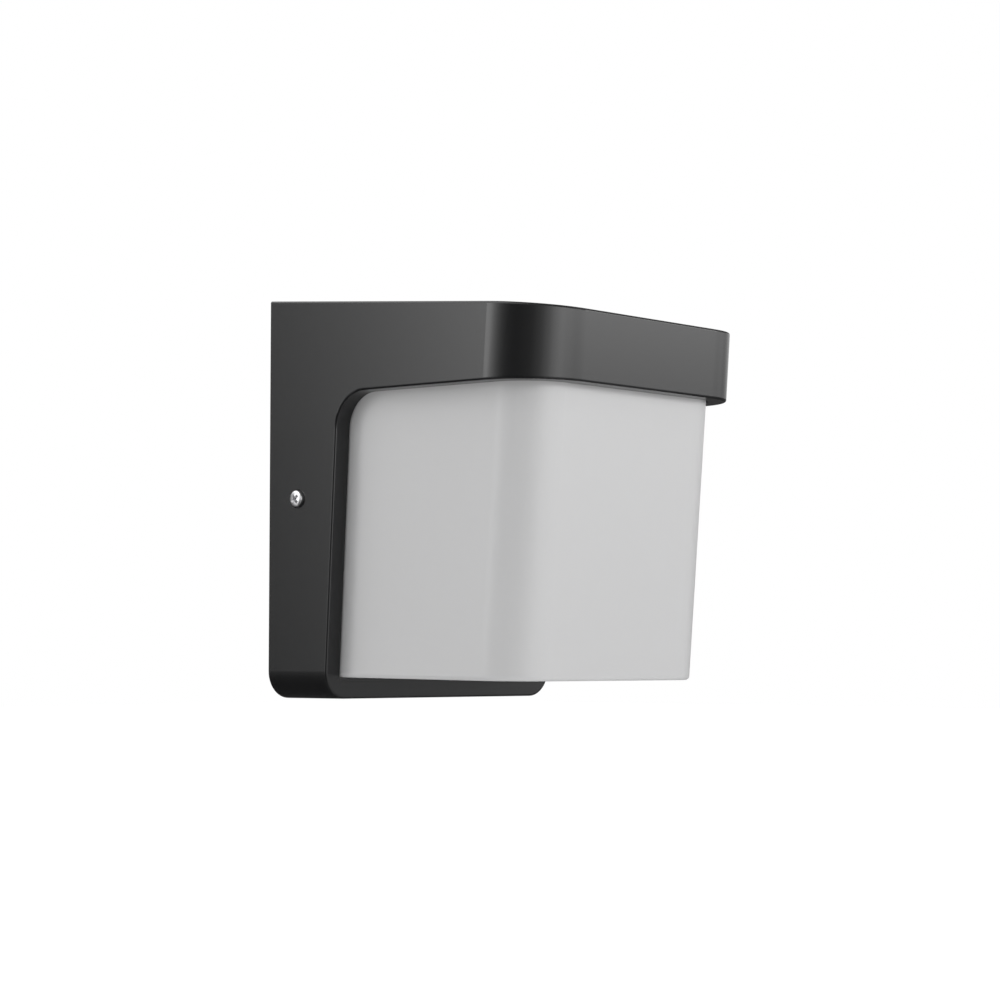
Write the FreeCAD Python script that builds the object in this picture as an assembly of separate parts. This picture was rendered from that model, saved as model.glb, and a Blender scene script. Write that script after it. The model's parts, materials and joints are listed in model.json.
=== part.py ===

---

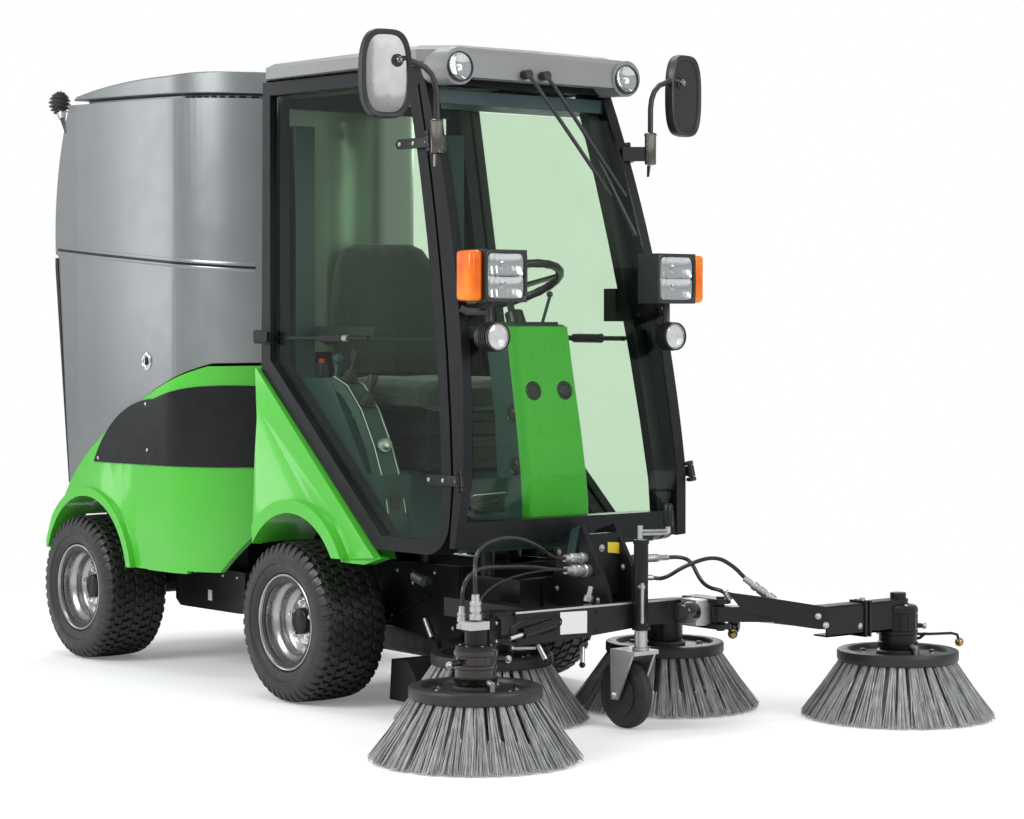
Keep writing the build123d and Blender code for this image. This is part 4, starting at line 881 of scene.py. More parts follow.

* * *

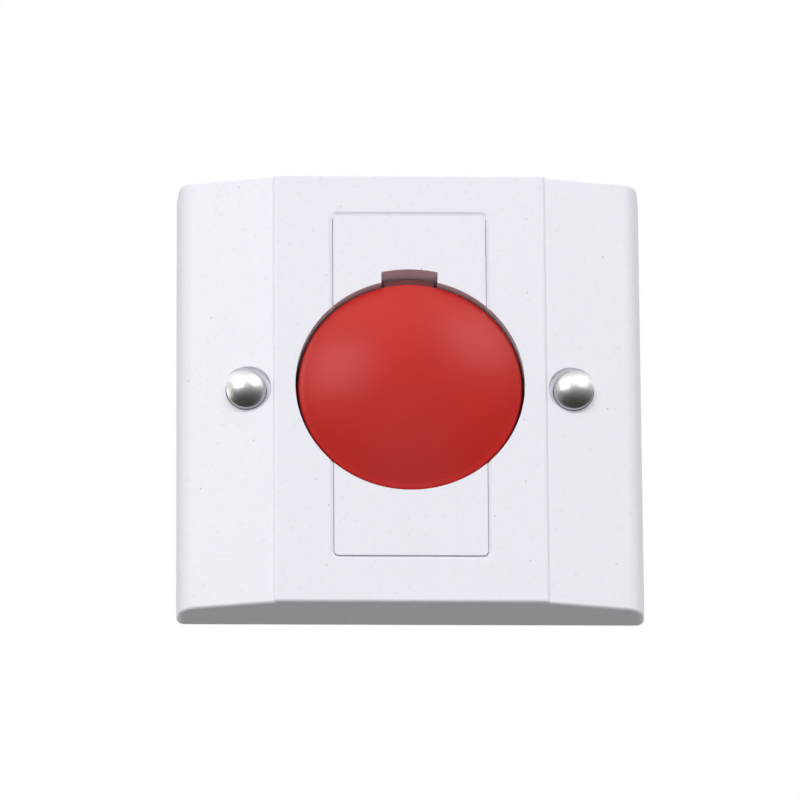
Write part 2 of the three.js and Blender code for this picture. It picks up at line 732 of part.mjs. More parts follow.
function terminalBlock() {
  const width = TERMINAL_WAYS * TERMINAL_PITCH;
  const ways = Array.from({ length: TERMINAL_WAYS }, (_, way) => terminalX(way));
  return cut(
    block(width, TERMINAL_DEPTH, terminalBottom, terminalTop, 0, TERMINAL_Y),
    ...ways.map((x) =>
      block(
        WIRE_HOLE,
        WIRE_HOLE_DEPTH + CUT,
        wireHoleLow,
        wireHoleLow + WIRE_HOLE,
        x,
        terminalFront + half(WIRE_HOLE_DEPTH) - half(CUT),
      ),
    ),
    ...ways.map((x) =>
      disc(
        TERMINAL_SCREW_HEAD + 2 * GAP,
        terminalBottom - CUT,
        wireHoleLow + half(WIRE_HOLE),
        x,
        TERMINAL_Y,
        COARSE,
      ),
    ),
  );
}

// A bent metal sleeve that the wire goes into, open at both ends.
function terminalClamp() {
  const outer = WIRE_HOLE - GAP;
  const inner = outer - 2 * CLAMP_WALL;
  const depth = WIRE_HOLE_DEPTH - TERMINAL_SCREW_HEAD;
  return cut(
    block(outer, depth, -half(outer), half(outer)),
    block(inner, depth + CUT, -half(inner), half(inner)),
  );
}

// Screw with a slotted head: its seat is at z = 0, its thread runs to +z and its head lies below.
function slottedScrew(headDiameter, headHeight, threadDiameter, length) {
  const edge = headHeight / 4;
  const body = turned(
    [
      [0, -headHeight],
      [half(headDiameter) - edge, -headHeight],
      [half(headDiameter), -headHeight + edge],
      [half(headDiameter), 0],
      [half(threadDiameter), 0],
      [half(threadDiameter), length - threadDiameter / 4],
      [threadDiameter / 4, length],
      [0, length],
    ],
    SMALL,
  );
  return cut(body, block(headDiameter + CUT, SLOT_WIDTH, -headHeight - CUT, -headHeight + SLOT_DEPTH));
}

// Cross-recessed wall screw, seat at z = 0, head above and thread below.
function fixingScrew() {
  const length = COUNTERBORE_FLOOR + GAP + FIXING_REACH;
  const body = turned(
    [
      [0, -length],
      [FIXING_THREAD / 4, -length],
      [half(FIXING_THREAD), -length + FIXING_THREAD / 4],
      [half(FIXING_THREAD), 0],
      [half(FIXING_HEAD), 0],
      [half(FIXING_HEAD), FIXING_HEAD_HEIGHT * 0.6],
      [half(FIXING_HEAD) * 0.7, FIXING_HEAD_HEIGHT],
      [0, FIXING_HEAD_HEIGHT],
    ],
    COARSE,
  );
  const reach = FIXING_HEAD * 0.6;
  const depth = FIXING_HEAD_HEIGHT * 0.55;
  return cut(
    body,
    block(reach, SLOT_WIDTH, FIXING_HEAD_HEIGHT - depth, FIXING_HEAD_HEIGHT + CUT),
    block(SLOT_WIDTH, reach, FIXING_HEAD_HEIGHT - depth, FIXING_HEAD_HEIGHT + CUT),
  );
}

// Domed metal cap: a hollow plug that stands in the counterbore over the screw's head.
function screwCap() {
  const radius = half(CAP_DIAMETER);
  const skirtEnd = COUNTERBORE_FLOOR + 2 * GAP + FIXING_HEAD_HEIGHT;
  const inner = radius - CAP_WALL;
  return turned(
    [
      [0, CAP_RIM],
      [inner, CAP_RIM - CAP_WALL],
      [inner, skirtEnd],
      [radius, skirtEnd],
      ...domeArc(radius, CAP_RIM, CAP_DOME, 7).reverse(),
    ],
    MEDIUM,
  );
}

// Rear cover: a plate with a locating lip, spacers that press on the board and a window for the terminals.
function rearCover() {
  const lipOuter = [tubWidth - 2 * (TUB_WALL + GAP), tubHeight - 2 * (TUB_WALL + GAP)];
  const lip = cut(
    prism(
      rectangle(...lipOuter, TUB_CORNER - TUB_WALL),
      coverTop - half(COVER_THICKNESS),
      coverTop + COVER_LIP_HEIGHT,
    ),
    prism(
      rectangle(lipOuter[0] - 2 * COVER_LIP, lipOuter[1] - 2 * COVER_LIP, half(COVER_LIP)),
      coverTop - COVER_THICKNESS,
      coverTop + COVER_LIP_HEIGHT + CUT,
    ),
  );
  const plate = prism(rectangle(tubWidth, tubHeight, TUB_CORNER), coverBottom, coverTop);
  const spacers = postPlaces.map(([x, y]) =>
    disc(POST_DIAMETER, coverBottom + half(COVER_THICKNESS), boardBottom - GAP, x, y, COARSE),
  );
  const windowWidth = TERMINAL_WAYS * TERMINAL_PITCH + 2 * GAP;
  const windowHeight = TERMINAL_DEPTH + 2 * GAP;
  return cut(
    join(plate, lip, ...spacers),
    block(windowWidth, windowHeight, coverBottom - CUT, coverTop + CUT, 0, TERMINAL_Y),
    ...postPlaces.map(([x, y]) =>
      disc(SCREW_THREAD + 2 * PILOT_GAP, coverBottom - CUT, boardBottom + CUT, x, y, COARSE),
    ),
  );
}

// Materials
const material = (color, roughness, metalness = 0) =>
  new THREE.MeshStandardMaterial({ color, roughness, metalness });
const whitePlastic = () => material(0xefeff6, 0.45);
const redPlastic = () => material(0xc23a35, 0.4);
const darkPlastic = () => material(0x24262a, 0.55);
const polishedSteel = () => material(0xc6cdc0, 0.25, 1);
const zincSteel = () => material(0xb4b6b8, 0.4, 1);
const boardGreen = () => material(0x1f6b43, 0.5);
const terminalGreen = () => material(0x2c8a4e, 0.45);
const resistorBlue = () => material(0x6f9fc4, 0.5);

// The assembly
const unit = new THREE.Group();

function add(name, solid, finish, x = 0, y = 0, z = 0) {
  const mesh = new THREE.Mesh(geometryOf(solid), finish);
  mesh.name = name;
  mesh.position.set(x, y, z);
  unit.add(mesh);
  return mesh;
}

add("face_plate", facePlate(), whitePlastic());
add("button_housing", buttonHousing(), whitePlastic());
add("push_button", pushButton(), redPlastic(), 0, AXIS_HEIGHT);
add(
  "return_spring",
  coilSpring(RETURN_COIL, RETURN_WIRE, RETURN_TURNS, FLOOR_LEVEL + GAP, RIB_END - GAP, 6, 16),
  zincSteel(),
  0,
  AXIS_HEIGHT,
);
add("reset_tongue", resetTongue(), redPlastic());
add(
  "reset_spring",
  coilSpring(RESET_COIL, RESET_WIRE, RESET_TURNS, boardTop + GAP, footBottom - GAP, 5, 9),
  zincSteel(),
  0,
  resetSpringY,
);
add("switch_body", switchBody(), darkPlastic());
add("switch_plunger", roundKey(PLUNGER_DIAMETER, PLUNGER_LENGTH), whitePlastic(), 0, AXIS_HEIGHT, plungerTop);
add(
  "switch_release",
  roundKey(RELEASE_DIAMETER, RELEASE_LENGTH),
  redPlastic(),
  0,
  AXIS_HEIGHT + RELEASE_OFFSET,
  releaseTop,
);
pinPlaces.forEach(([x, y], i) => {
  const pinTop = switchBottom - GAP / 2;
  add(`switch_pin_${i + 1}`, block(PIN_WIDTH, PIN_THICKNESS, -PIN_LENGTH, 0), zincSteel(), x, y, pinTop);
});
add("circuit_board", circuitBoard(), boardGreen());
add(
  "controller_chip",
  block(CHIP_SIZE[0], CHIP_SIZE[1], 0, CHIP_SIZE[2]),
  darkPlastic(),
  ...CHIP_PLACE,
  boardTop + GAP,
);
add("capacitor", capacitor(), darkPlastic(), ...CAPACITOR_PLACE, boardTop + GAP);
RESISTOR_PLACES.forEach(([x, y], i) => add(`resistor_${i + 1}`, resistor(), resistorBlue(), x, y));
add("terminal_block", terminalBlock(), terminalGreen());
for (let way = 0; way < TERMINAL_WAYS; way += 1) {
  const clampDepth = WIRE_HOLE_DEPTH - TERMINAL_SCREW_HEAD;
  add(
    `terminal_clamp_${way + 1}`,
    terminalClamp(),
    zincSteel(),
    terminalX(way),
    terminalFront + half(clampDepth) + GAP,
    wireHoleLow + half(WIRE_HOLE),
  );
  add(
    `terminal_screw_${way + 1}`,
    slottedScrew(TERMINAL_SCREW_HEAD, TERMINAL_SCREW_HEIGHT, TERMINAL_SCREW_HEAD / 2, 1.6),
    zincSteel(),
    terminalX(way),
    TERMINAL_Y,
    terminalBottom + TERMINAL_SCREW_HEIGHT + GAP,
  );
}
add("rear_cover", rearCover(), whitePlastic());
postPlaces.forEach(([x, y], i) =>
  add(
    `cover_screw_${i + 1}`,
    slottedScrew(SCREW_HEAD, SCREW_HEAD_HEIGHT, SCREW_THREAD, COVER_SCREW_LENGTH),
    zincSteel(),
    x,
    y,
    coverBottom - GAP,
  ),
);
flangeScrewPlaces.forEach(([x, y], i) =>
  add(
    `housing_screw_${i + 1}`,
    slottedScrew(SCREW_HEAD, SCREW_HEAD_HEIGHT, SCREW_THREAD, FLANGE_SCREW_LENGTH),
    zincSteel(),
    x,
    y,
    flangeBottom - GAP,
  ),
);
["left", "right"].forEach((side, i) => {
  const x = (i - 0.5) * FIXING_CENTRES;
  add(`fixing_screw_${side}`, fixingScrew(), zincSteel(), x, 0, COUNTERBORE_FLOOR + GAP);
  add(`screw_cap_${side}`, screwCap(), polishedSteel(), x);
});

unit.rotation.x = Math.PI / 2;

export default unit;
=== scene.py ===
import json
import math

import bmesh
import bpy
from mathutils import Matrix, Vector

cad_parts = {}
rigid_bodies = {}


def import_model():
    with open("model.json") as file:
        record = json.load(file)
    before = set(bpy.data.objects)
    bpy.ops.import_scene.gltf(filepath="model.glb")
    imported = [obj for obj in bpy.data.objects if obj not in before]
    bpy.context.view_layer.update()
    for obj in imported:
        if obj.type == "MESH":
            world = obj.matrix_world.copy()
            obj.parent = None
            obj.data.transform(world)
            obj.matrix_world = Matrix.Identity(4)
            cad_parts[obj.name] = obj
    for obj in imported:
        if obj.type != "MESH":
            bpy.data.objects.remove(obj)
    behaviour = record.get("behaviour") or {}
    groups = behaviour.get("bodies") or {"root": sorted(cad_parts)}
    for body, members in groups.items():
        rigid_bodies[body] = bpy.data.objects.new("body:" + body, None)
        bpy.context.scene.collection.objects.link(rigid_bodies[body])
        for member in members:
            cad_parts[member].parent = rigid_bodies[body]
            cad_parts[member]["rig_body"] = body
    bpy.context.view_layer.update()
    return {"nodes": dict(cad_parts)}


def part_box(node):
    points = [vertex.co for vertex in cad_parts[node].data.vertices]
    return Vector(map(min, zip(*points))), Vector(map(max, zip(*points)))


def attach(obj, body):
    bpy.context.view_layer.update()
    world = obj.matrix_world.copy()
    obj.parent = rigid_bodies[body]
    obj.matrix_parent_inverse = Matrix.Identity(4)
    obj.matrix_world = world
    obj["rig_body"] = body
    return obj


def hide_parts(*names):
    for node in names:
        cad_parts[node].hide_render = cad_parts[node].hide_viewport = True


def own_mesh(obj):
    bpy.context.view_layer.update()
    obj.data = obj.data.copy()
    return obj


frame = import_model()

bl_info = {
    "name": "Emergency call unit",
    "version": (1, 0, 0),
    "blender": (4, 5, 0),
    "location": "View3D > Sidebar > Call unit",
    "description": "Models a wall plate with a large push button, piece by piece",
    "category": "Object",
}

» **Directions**
Identify each line in the records above that contains the word "objects", and copy it out in full.

» **Result below**
    before = set(bpy.data.objects)
    imported = [obj for obj in bpy.data.objects if obj not in before]
            bpy.data.objects.remove(obj)
        rigid_bodies[body] = bpy.data.objects.new("body:" + body, None)
        bpy.context.scene.collection.objects.link(rigid_bodies[body])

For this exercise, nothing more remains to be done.